■ DATASET EXTRACT ■
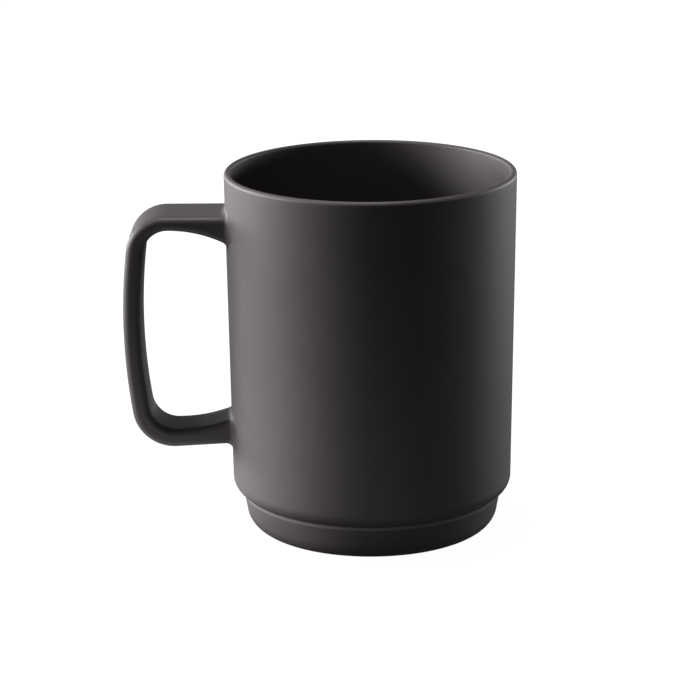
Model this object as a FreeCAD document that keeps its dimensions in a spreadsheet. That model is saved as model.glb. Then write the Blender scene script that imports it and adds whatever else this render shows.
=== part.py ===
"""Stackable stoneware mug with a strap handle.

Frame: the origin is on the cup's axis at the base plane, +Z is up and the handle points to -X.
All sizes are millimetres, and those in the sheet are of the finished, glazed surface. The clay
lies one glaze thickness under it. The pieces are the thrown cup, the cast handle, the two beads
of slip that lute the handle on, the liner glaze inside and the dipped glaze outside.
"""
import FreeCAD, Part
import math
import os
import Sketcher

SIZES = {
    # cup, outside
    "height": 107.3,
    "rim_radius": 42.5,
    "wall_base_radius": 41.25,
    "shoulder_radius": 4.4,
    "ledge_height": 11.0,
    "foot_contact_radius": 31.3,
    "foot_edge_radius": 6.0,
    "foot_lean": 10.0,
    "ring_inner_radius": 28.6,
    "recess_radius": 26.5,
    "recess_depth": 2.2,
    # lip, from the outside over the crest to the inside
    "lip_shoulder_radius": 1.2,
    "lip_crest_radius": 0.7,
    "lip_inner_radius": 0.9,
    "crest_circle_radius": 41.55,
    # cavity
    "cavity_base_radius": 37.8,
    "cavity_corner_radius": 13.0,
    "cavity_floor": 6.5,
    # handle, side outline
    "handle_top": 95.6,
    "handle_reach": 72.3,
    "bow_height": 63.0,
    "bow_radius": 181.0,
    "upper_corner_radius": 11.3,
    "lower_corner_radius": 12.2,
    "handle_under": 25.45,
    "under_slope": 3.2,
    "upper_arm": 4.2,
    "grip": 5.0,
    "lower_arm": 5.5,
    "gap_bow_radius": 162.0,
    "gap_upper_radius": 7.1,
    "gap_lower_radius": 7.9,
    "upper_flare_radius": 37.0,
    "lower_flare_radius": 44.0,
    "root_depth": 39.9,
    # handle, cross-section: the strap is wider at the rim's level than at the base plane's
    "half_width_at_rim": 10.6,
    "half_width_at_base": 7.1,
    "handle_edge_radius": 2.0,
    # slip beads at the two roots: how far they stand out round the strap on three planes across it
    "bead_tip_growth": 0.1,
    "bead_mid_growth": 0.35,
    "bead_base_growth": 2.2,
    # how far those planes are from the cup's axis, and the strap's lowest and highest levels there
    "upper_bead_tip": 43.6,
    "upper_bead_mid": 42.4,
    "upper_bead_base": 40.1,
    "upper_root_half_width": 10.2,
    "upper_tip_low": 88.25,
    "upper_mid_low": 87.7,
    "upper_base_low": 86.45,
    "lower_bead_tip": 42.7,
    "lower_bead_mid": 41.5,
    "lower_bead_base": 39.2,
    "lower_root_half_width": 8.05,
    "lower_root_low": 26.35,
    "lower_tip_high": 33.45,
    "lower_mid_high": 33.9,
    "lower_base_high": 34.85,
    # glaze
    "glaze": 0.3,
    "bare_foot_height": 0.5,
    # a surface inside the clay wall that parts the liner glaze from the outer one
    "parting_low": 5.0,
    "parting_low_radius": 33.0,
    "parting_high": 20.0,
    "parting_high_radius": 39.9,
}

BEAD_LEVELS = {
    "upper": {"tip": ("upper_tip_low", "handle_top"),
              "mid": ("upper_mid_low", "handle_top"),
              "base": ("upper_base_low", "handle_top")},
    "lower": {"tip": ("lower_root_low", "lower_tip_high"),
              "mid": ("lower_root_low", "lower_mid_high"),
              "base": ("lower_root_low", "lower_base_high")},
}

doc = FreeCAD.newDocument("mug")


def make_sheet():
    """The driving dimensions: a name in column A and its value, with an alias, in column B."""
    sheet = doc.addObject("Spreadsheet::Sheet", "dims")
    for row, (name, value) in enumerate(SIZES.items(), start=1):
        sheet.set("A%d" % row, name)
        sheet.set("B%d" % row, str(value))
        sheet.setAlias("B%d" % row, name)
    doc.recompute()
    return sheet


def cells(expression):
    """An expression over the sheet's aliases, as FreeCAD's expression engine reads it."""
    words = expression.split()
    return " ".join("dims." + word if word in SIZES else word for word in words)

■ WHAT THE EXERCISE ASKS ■
Give the data again, exactly as it stands.

■ RESULT OF THE TASK ■
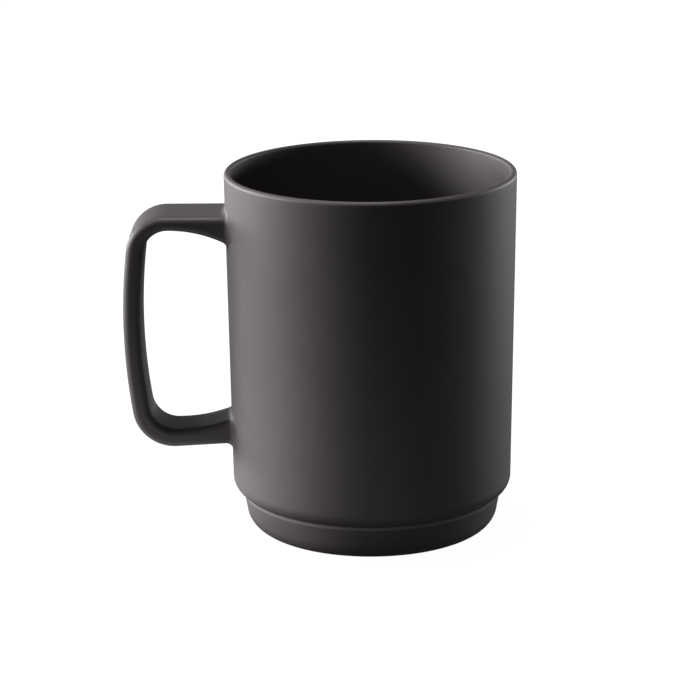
Model this object as a FreeCAD document that keeps its dimensions in a spreadsheet. That model is saved as model.glb. Then write the Blender scene script that imports it and adds whatever else this render shows.
=== part.py ===
"""Stackable stoneware mug with a strap handle.

Frame: the origin is on the cup's axis at the base plane, +Z is up and the handle points to -X.
All sizes are millimetres, and those in the sheet are of the finished, glazed surface. The clay
lies one glaze thickness under it. The pieces are the thrown cup, the cast handle, the two beads
of slip that lute the handle on, the liner glaze inside and the dipped glaze outside.
"""
import FreeCAD, Part
import math
import os
import Sketcher

SIZES = {
    # cup, outside
    "height": 107.3,
    "rim_radius": 42.5,
    "wall_base_radius": 41.25,
    "shoulder_radius": 4.4,
    "ledge_height": 11.0,
    "foot_contact_radius": 31.3,
    "foot_edge_radius": 6.0,
    "foot_lean": 10.0,
    "ring_inner_radius": 28.6,
    "recess_radius": 26.5,
    "recess_depth": 2.2,
    # lip, from the outside over the crest to the inside
    "lip_shoulder_radius": 1.2,
    "lip_crest_radius": 0.7,
    "lip_inner_radius": 0.9,
    "crest_circle_radius": 41.55,
    # cavity
    "cavity_base_radius": 37.8,
    "cavity_corner_radius": 13.0,
    "cavity_floor": 6.5,
    # handle, side outline
    "handle_top": 95.6,
    "handle_reach": 72.3,
    "bow_height": 63.0,
    "bow_radius": 181.0,
    "upper_corner_radius": 11.3,
    "lower_corner_radius": 12.2,
    "handle_under": 25.45,
    "under_slope": 3.2,
    "upper_arm": 4.2,
    "grip": 5.0,
    "lower_arm": 5.5,
    "gap_bow_radius": 162.0,
    "gap_upper_radius": 7.1,
    "gap_lower_radius": 7.9,
    "upper_flare_radius": 37.0,
    "lower_flare_radius": 44.0,
    "root_depth": 39.9,
    # handle, cross-section: the strap is wider at the rim's level than at the base plane's
    "half_width_at_rim": 10.6,
    "half_width_at_base": 7.1,
    "handle_edge_radius": 2.0,
    # slip beads at the two roots: how far they stand out round the strap on three planes across it
    "bead_tip_growth": 0.1,
    "bead_mid_growth": 0.35,
    "bead_base_growth": 2.2,
    # how far those planes are from the cup's axis, and the strap's lowest and highest levels there
    "upper_bead_tip": 43.6,
    "upper_bead_mid": 42.4,
    "upper_bead_base": 40.1,
    "upper_root_half_width": 10.2,
    "upper_tip_low": 88.25,
    "upper_mid_low": 87.7,
    "upper_base_low": 86.45,
    "lower_bead_tip": 42.7,
    "lower_bead_mid": 41.5,
    "lower_bead_base": 39.2,
    "lower_root_half_width": 8.05,
    "lower_root_low": 26.35,
    "lower_tip_high": 33.45,
    "lower_mid_high": 33.9,
    "lower_base_high": 34.85,
    # glaze
    "glaze": 0.3,
    "bare_foot_height": 0.5,
    # a surface inside the clay wall that parts the liner glaze from the outer one
    "parting_low": 5.0,
    "parting_low_radius": 33.0,
    "parting_high": 20.0,
    "parting_high_radius": 39.9,
}

BEAD_LEVELS = {
    "upper": {"tip": ("upper_tip_low", "handle_top"),
              "mid": ("upper_mid_low", "handle_top"),
              "base": ("upper_base_low", "handle_top")},
    "lower": {"tip": ("lower_root_low", "lower_tip_high"),
              "mid": ("lower_root_low", "lower_mid_high"),
              "base": ("lower_root_low", "lower_base_high")},
}

doc = FreeCAD.newDocument("mug")


def make_sheet():
    """The driving dimensions: a name in column A and its value, with an alias, in column B."""
    sheet = doc.addObject("Spreadsheet::Sheet", "dims")
    for row, (name, value) in enumerate(SIZES.items(), start=1):
        sheet.set("A%d" % row, name)
        sheet.set("B%d" % row, str(value))
        sheet.setAlias("B%d" % row, name)
    doc.recompute()
    return sheet


def cells(expression):
    """An expression over the sheet's aliases, as FreeCAD's expression engine reads it."""
    words = expression.split()
    return " ".join("dims." + word if word in SIZES else word for word in words)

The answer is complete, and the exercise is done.